> **PROBLEM**
Restate word for word the lines beginning at the one that contains "in imported if" and ending at the one that contains "target.default_value = source"; include both and nothing else.

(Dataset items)
—————
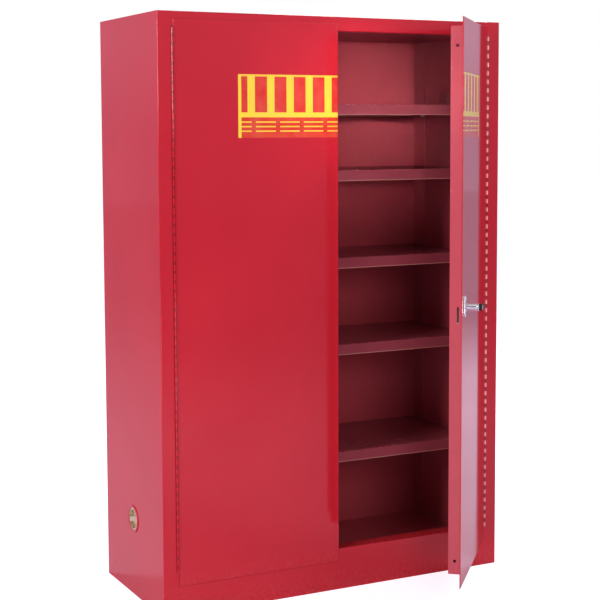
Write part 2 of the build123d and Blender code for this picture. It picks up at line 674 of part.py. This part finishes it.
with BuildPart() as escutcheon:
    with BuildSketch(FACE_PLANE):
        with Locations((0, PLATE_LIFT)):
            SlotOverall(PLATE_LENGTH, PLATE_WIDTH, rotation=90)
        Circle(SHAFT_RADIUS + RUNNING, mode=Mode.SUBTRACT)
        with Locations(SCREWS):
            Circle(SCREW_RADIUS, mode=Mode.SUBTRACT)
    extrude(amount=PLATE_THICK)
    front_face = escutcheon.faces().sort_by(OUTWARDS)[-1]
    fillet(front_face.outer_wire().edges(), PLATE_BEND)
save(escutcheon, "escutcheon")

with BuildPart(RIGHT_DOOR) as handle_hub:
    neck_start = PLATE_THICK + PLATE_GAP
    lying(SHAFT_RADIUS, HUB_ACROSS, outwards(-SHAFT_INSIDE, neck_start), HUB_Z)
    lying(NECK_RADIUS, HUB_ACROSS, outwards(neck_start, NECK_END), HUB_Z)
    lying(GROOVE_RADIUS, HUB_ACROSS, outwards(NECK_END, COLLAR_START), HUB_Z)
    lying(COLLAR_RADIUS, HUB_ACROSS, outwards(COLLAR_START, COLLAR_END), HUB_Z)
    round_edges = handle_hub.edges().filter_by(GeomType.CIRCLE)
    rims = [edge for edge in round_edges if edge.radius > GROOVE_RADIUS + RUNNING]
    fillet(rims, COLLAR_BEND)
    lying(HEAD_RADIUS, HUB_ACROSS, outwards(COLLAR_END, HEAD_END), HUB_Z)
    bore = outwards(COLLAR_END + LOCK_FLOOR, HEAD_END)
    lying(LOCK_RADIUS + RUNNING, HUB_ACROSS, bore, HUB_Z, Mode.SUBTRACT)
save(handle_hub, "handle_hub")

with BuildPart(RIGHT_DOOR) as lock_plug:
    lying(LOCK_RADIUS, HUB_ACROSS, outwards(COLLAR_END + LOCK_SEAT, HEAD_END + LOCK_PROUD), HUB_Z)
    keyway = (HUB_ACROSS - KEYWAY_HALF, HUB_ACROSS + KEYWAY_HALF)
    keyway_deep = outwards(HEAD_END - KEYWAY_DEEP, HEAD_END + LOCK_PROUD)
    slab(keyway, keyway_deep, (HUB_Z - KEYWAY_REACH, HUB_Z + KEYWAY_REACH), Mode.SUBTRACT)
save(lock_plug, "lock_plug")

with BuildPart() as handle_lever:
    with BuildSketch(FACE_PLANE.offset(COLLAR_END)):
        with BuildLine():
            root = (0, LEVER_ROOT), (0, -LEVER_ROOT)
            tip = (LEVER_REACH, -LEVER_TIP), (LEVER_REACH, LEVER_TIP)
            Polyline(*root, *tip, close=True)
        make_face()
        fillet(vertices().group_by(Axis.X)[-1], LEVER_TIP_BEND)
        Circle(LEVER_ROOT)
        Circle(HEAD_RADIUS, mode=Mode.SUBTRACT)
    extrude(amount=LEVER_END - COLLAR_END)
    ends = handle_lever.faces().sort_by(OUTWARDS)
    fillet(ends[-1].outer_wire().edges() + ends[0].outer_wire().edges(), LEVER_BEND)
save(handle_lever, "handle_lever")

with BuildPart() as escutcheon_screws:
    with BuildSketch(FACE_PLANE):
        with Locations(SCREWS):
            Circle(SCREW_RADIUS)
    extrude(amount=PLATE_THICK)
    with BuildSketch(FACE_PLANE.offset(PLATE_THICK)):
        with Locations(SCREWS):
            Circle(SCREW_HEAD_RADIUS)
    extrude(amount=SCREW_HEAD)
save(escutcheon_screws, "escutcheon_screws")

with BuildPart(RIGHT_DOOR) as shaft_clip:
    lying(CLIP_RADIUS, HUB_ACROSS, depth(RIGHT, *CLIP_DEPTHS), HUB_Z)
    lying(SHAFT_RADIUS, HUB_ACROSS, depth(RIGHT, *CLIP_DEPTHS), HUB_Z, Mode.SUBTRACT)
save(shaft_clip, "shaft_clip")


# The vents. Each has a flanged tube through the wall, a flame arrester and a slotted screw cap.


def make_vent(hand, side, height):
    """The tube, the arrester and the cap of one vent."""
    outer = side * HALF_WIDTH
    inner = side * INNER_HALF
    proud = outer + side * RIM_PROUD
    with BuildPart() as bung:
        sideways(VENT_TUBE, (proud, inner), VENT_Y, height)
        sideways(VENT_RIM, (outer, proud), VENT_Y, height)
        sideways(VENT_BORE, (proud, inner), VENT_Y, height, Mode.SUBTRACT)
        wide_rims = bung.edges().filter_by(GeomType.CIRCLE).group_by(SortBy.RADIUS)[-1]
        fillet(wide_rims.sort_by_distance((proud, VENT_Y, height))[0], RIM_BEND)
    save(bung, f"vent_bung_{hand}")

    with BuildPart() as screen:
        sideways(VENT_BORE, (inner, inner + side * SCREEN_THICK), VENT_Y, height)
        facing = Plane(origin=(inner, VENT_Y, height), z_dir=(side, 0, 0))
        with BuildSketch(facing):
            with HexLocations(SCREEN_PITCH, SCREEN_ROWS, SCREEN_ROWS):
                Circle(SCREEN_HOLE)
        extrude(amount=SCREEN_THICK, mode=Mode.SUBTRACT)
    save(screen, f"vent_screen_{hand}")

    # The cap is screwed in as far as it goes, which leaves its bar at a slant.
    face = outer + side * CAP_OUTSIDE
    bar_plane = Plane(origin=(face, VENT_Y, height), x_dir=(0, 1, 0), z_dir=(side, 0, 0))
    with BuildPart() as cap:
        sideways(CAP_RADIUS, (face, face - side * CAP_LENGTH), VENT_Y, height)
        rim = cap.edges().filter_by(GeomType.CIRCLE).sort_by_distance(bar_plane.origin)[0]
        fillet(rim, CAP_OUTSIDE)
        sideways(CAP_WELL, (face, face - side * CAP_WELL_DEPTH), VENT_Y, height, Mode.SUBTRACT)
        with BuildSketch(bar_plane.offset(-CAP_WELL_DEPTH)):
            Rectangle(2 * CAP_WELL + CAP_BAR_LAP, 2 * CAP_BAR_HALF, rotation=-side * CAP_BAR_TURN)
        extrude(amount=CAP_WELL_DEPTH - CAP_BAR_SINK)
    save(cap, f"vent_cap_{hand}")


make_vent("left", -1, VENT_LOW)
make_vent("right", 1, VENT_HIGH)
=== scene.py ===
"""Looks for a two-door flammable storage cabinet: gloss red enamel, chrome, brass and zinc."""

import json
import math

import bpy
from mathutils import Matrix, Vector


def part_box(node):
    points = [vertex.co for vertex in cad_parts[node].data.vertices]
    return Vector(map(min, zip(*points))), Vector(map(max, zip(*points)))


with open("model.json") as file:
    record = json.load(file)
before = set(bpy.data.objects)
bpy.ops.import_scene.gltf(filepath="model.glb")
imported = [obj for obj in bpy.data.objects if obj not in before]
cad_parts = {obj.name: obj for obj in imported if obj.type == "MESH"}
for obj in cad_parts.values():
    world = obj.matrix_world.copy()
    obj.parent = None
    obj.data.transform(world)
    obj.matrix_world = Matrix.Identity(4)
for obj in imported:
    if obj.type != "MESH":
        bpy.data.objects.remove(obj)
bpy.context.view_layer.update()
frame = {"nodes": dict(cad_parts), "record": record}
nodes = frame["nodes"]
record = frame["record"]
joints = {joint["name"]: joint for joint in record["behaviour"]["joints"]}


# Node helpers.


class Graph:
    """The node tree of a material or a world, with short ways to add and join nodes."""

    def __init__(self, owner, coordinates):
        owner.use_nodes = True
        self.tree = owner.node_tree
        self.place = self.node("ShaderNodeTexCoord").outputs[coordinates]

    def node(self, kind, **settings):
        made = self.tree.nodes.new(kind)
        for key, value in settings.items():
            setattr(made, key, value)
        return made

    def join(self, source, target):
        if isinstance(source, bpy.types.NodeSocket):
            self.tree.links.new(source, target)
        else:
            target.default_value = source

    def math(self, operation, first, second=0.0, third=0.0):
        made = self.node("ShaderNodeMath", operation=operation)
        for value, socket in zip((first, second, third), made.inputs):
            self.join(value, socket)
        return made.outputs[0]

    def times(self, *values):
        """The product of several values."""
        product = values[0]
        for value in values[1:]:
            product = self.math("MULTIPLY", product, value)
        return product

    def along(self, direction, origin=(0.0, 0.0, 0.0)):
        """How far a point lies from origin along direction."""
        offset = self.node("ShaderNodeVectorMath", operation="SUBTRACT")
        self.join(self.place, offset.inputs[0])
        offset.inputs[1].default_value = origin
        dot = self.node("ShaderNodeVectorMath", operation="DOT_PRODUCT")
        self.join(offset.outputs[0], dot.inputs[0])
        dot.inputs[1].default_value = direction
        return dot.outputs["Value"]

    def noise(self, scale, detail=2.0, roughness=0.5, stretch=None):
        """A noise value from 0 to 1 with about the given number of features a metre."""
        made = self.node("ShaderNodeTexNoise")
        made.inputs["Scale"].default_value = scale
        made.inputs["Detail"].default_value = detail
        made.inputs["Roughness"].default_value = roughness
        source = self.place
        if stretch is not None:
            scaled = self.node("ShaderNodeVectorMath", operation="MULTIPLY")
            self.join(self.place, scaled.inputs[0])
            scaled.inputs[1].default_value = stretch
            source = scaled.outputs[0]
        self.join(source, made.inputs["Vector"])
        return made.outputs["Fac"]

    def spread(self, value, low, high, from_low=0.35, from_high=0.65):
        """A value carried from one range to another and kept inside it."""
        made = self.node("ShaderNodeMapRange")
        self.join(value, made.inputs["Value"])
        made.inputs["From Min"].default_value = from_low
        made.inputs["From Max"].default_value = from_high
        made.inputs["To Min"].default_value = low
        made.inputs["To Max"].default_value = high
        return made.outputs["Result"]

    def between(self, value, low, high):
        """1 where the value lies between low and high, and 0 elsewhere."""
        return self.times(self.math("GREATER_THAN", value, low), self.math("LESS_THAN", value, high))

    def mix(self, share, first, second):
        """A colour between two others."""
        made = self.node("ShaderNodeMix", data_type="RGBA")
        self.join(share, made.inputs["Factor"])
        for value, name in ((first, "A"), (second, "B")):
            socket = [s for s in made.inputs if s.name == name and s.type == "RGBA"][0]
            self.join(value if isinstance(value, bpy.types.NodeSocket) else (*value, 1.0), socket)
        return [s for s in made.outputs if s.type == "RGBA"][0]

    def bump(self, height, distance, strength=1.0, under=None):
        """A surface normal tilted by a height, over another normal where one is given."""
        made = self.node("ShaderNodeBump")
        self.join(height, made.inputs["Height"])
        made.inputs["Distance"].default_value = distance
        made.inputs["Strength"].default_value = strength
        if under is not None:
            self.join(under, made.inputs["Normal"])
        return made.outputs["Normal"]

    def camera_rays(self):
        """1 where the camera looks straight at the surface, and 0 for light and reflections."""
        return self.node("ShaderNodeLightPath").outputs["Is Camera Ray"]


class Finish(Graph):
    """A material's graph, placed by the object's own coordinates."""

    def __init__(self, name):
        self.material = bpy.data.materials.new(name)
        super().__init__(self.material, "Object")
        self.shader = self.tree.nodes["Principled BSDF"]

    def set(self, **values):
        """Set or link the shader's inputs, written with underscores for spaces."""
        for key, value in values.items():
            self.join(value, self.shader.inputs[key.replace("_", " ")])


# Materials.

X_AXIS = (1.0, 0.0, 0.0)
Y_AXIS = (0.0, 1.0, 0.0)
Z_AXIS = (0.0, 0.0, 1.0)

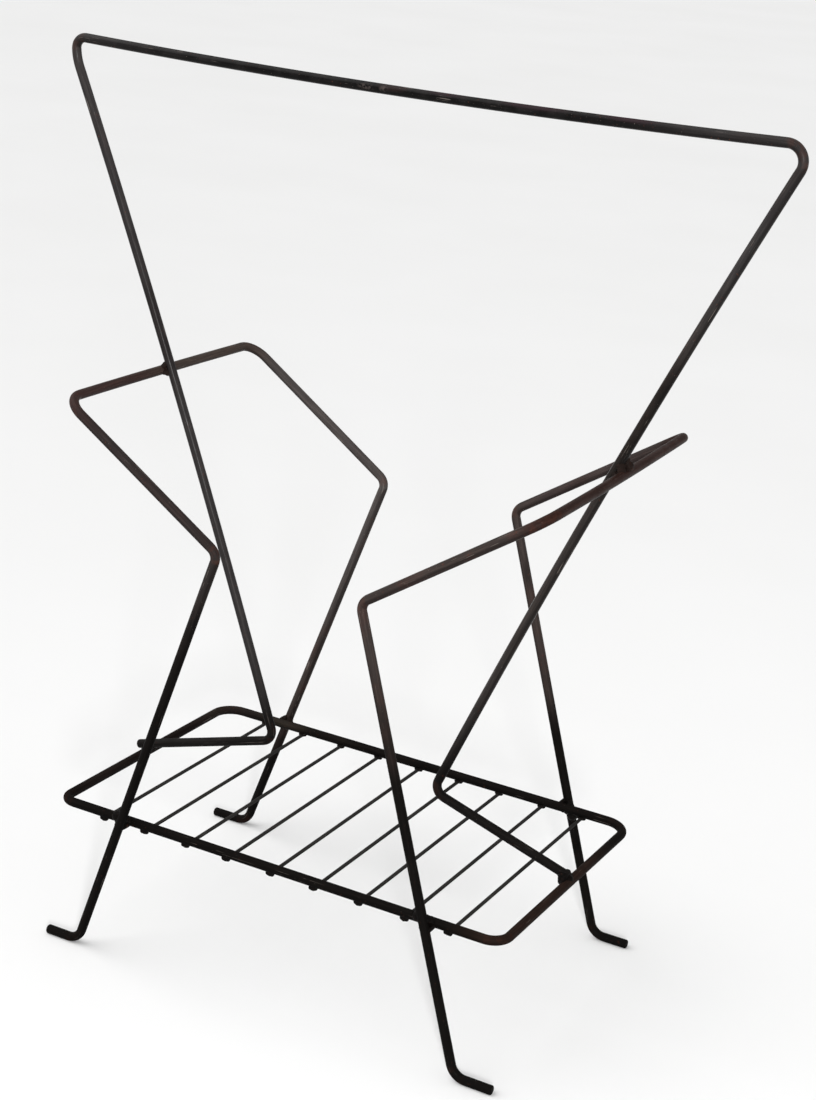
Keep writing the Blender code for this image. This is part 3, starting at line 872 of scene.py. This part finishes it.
—————
> **SOLUTION TO THIS TASK**
cad_parts = {obj.name: obj for obj in imported if obj.type == "MESH"}
for obj in cad_parts.values():
    world = obj.matrix_world.copy()
    obj.parent = None
    obj.data.transform(world)
    obj.matrix_world = Matrix.Identity(4)
for obj in imported:
    if obj.type != "MESH":
        bpy.data.objects.remove(obj)
bpy.context.view_layer.update()
frame = {"nodes": dict(cad_parts), "record": record}
nodes = frame["nodes"]
record = frame["record"]
joints = {joint["name"]: joint for joint in record["behaviour"]["joints"]}


# Node helpers.


class Graph:
    """The node tree of a material or a world, with short ways to add and join nodes."""

    def __init__(self, owner, coordinates):
        owner.use_nodes = True
        self.tree = owner.node_tree
        self.place = self.node("ShaderNodeTexCoord").outputs[coordinates]

    def node(self, kind, **settings):
        made = self.tree.nodes.new(kind)
        for key, value in settings.items():
            setattr(made, key, value)
        return made

    def join(self, source, target):
        if isinstance(source, bpy.types.NodeSocket):
            self.tree.links.new(source, target)
        else:
            target.default_value = source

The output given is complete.